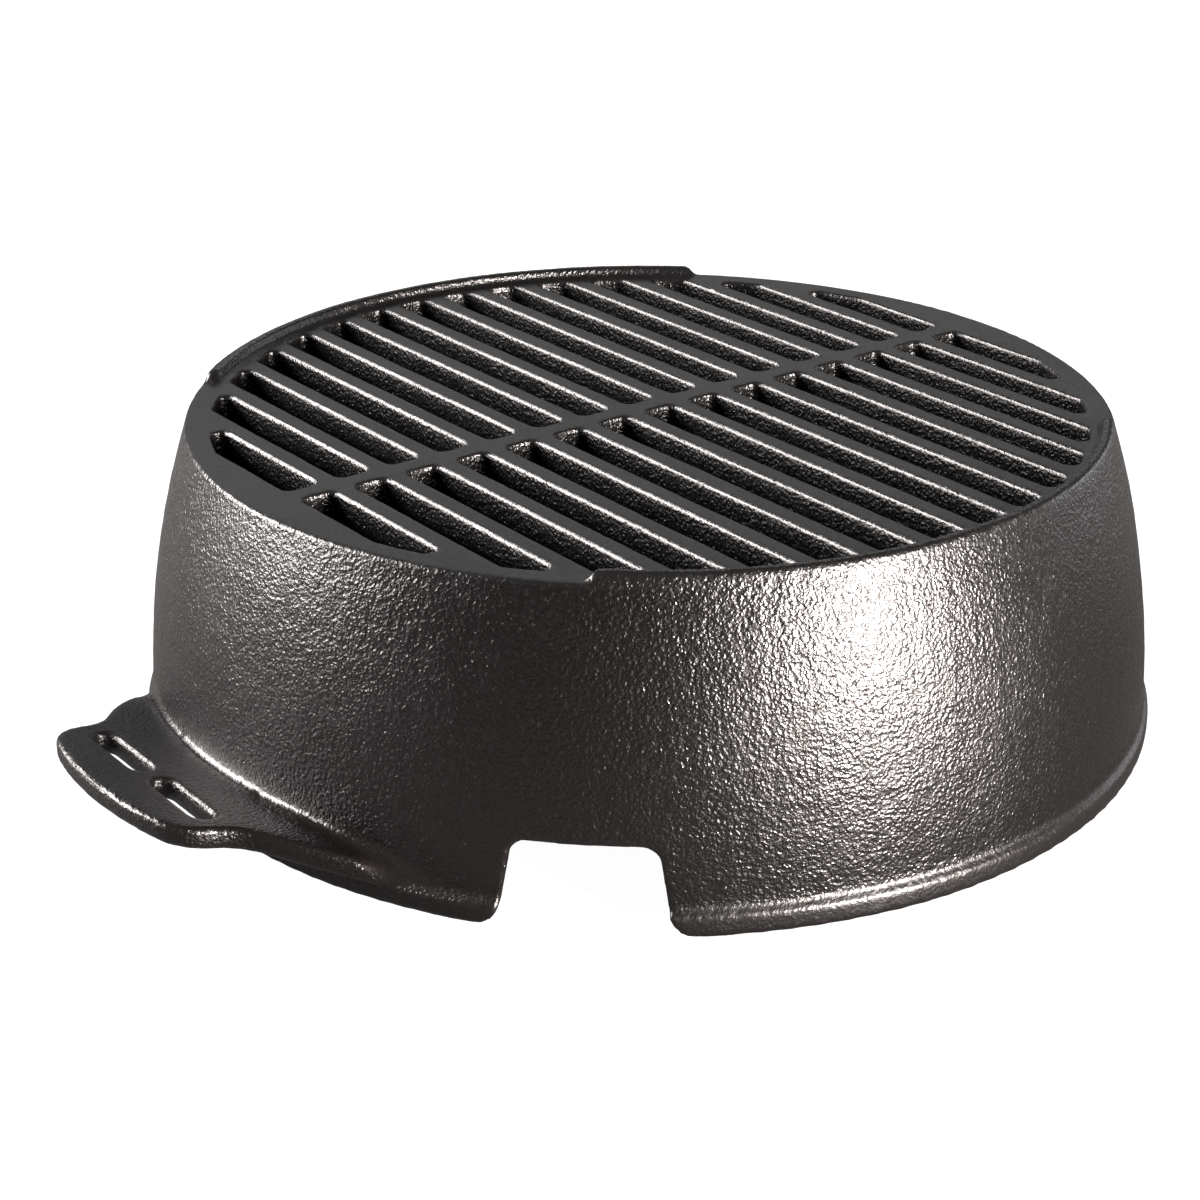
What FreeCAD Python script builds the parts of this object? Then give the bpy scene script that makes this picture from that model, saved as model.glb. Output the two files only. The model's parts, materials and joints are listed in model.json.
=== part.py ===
"""Round cast-iron hibachi: an open-bottomed fire body, a cooking grate on top and a charcoal grate inside.

Frame: origin at the centre of the rim that the grill stands on, +Z up, +X through the two handles,
+Y along the slots of the cooking grate. Millimetres.
"""
import FreeCAD, Part
import math
import os
from FreeCAD import Vector

# Fire body: a barrel-shaped wall, wide end down, on a beaded rim
RIM_RADIUS = 153.3
RIM_ROUND = 1.4
BEAD_HEIGHT = 8.0
WALL_FOOT_RADIUS = 151.4
WALL_MID_RADIUS = 148.1
WALL_MID_Z = 46.4
WALL_THICKNESS = 6.0
SEAT_SHOULDER_DROP = 4.0

# Cooking grate: a slotted plate whose bevelled edge lies flush with the top of the wall
GRATE_TOP_Z = 92.1
GRATE_TOP_RADIUS = 136.7
GRATE_THICKNESS = 9.0
SEAM_DROP = 1.0
SEAT_INNER_RADIUS = 131.4
SLOT_PITCH = 16.8
SLOT_WIDTH = 10.6
SLOT_CORNER = 2.6
SLOTS_EACH_SIDE = 7
CROSS_BAR_WIDTH = 7.0
SLOT_END_RADIUS = 129.6

# Raised lips: two low walls on the grate, across the ends of the slots; the angles turn the +Y one into place
LIP_HEIGHT = 3.2
LIP_TOP_WIDTH = 3.0
LIP_FOOT_WIDTH = 4.4
LIP_ANGLES = (0.0, 180.0)
LIP_HALF_ANGLE = 45.0
LIP_END_RAMP = 3.0

# Keys under the grate's edge, over the handles, which stop it turning
KEY_WIDTH = 8.0
KEY_INNER_RADIUS = 129.0
KEY_OUTER_RADIUS = 134.0
KEY_DEPTH = 3.0
KEY_CLEARANCE = 0.4
KEY_ROOT_OVERLAP = 3.0

# Draught notches in the rim, opposite each other and between handle and slot direction
NOTCH_ANGLES = (45.7, 225.7)
NOTCH_BOTTOM_WIDTH = 46.6
NOTCH_TOP_WIDTH = 38.0
NOTCH_HEIGHT = 25.2
NOTCH_ROUND = 5.0
NOTCH_FOOT_ROUND = 8.0

# Handles: flat tabs cast on the wall above the bead, rising outwards
HANDLE_ANGLES = (0.0, 180.0)
HANDLE_ROOT_Z = 18.2
HANDLE_RISE = 0.22
HANDLE_THICKNESS = 6.5
HANDLE_REACH = 189.0
HANDLE_END = (182.8, 36.4)
HANDLE_END_ROUND = 13.0
HANDLE_WAIST = (166.0, 39.2)
HANDLE_WAIST_ROUND = 16.0
HANDLE_SHOULDER = (150.5, 57.0)
HANDLE_FOOT = (128.0, 72.0)
HANDLE_FLAT_HALF_WIDTH = 42.0
HANDLE_DROOP_RADIUS = 85.0
HANDLE_EDGE_ROUND = 1.2
FINGER_SLOT_REACH = 170.8
FINGER_SLOT_WIDTH = 6.8
FINGER_SLOT_LENGTH = 28.0
FINGER_SLOT_OFFSET = 16.9

# Charcoal grate: a loose disc on four ribs inside the wall, its slots across those of the cooking grate
REST_ANGLES = (0.0, 90.0, 180.0, 270.0)
REST_WIDTH = 8.0
REST_TOP_Z = 38.0
REST_TOP_INNER_RADIUS = 117.0
REST_NOSE_HEIGHT = 6.0
REST_FOOT_INNER_RADIUS = 136.0
COAL_GRATE_RADIUS = 124.0
COAL_GRATE_THICKNESS = 6.5
COAL_SLOT_PITCH = 16.0
COAL_SLOT_WIDTH = 7.0
COAL_SLOTS_EACH_SIDE = 6
COAL_SLOT_CORNER = 2.5
COAL_SLOT_END_RADIUS = 112.0
COAL_BAR_WIDTH = 9.0

# Helper solids: how far they run past what they cut or meet, and the length of those that go right through
SPARE = 5.0
THROUGH = 60.0
TOLERANCE = 0.01

UP = Vector(0, 0, 1)
CENTRE = Vector(0, 0, 0)


def revolved(edges):
    """Solid of revolution about Z from the closed outline that the edges make in the XZ plane."""
    return Part.Face(Part.Wire(edges)).revolve(CENTRE, UP, 360)


def line(a, b):
    return Part.LineSegment(a, b).toShape()


def arc(a, middle, b):
    return Part.Arc(a, middle, b).toShape()


def outline(points):
    """Closed face through points that lie in one plane."""
    return Part.Face(Part.makePolygon(list(points) + [points[0]]))


def turned(shape, angle):
    copy = shape.copy()
    copy.rotate(CENTRE, UP, angle)
    return copy


def edges_centred_at(shape, points):
    """The edges of a shape whose middles are at the points."""
    return [e for e in shape.Edges if any((e.CenterOfMass - p).Length < TOLERANCE for p in points)]


def wall_circle():
    """Centre radius, centre height and radius of the arc that the wall's outside follows."""
    foot = Vector(WALL_FOOT_RADIUS, 0, BEAD_HEIGHT)
    middle = Vector(WALL_MID_RADIUS, 0, WALL_MID_Z)
    top = Vector(GRATE_TOP_RADIUS, 0, GRATE_TOP_Z)
    circle = Part.Arc(foot, middle, top).toShape().Curve
    return circle.Center.x, circle.Center.z, circle.Radius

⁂

The exercise - All of the data shown above must be copied exactly.

Task output -
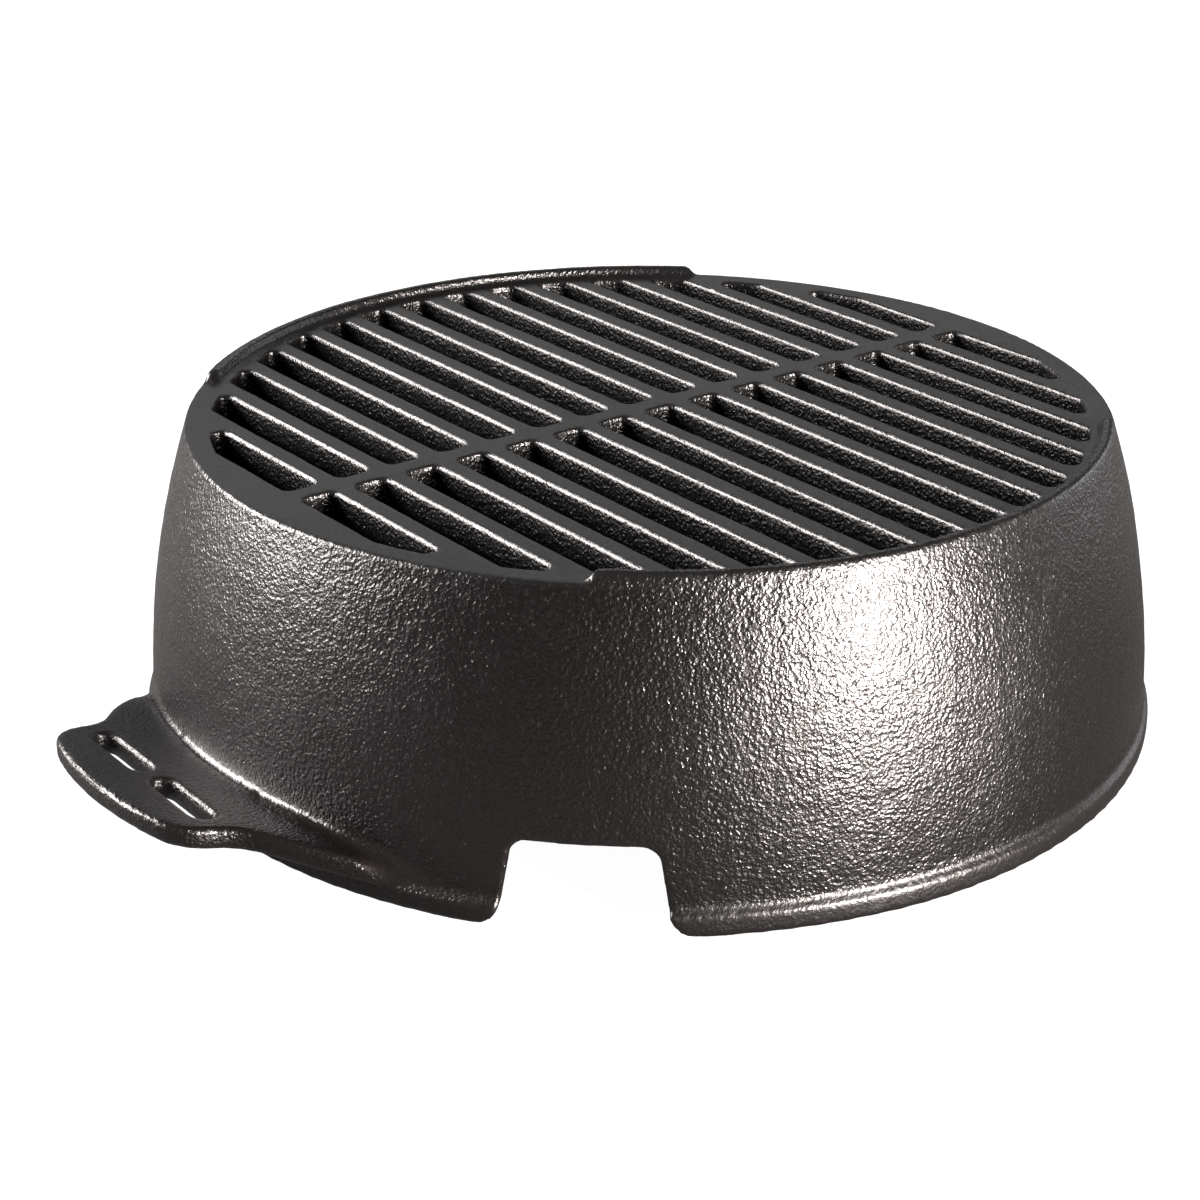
What FreeCAD Python script builds the parts of this object? Then give the bpy scene script that makes this picture from that model, saved as model.glb. Output the two files only. The model's parts, materials and joints are listed in model.json.
=== part.py ===
"""Round cast-iron hibachi: an open-bottomed fire body, a cooking grate on top and a charcoal grate inside.

Frame: origin at the centre of the rim that the grill stands on, +Z up, +X through the two handles,
+Y along the slots of the cooking grate. Millimetres.
"""
import FreeCAD, Part
import math
import os
from FreeCAD import Vector

# Fire body: a barrel-shaped wall, wide end down, on a beaded rim
RIM_RADIUS = 153.3
RIM_ROUND = 1.4
BEAD_HEIGHT = 8.0
WALL_FOOT_RADIUS = 151.4
WALL_MID_RADIUS = 148.1
WALL_MID_Z = 46.4
WALL_THICKNESS = 6.0
SEAT_SHOULDER_DROP = 4.0

# Cooking grate: a slotted plate whose bevelled edge lies flush with the top of the wall
GRATE_TOP_Z = 92.1
GRATE_TOP_RADIUS = 136.7
GRATE_THICKNESS = 9.0
SEAM_DROP = 1.0
SEAT_INNER_RADIUS = 131.4
SLOT_PITCH = 16.8
SLOT_WIDTH = 10.6
SLOT_CORNER = 2.6
SLOTS_EACH_SIDE = 7
CROSS_BAR_WIDTH = 7.0
SLOT_END_RADIUS = 129.6

# Raised lips: two low walls on the grate, across the ends of the slots; the angles turn the +Y one into place
LIP_HEIGHT = 3.2
LIP_TOP_WIDTH = 3.0
LIP_FOOT_WIDTH = 4.4
LIP_ANGLES = (0.0, 180.0)
LIP_HALF_ANGLE = 45.0
LIP_END_RAMP = 3.0

# Keys under the grate's edge, over the handles, which stop it turning
KEY_WIDTH = 8.0
KEY_INNER_RADIUS = 129.0
KEY_OUTER_RADIUS = 134.0
KEY_DEPTH = 3.0
KEY_CLEARANCE = 0.4
KEY_ROOT_OVERLAP = 3.0

# Draught notches in the rim, opposite each other and between handle and slot direction
NOTCH_ANGLES = (45.7, 225.7)
NOTCH_BOTTOM_WIDTH = 46.6
NOTCH_TOP_WIDTH = 38.0
NOTCH_HEIGHT = 25.2
NOTCH_ROUND = 5.0
NOTCH_FOOT_ROUND = 8.0

# Handles: flat tabs cast on the wall above the bead, rising outwards
HANDLE_ANGLES = (0.0, 180.0)
HANDLE_ROOT_Z = 18.2
HANDLE_RISE = 0.22
HANDLE_THICKNESS = 6.5
HANDLE_REACH = 189.0
HANDLE_END = (182.8, 36.4)
HANDLE_END_ROUND = 13.0
HANDLE_WAIST = (166.0, 39.2)
HANDLE_WAIST_ROUND = 16.0
HANDLE_SHOULDER = (150.5, 57.0)
HANDLE_FOOT = (128.0, 72.0)
HANDLE_FLAT_HALF_WIDTH = 42.0
HANDLE_DROOP_RADIUS = 85.0
HANDLE_EDGE_ROUND = 1.2
FINGER_SLOT_REACH = 170.8
FINGER_SLOT_WIDTH = 6.8
FINGER_SLOT_LENGTH = 28.0
FINGER_SLOT_OFFSET = 16.9

# Charcoal grate: a loose disc on four ribs inside the wall, its slots across those of the cooking grate
REST_ANGLES = (0.0, 90.0, 180.0, 270.0)
REST_WIDTH = 8.0
REST_TOP_Z = 38.0
REST_TOP_INNER_RADIUS = 117.0
REST_NOSE_HEIGHT = 6.0
REST_FOOT_INNER_RADIUS = 136.0
COAL_GRATE_RADIUS = 124.0
COAL_GRATE_THICKNESS = 6.5
COAL_SLOT_PITCH = 16.0
COAL_SLOT_WIDTH = 7.0
COAL_SLOTS_EACH_SIDE = 6
COAL_SLOT_CORNER = 2.5
COAL_SLOT_END_RADIUS = 112.0
COAL_BAR_WIDTH = 9.0

# Helper solids: how far they run past what they cut or meet, and the length of those that go right through
SPARE = 5.0
THROUGH = 60.0
TOLERANCE = 0.01

UP = Vector(0, 0, 1)
CENTRE = Vector(0, 0, 0)


def revolved(edges):
    """Solid of revolution about Z from the closed outline that the edges make in the XZ plane."""
    return Part.Face(Part.Wire(edges)).revolve(CENTRE, UP, 360)


def line(a, b):
    return Part.LineSegment(a, b).toShape()


def arc(a, middle, b):
    return Part.Arc(a, middle, b).toShape()


def outline(points):
    """Closed face through points that lie in one plane."""
    return Part.Face(Part.makePolygon(list(points) + [points[0]]))


def turned(shape, angle):
    copy = shape.copy()
    copy.rotate(CENTRE, UP, angle)
    return copy


def edges_centred_at(shape, points):
    """The edges of a shape whose middles are at the points."""
    return [e for e in shape.Edges if any((e.CenterOfMass - p).Length < TOLERANCE for p in points)]


def wall_circle():
    """Centre radius, centre height and radius of the arc that the wall's outside follows."""
    foot = Vector(WALL_FOOT_RADIUS, 0, BEAD_HEIGHT)
    middle = Vector(WALL_MID_RADIUS, 0, WALL_MID_Z)
    top = Vector(GRATE_TOP_RADIUS, 0, GRATE_TOP_Z)
    circle = Part.Arc(foot, middle, top).toShape().Curve
    return circle.Center.x, circle.Center.z, circle.Radius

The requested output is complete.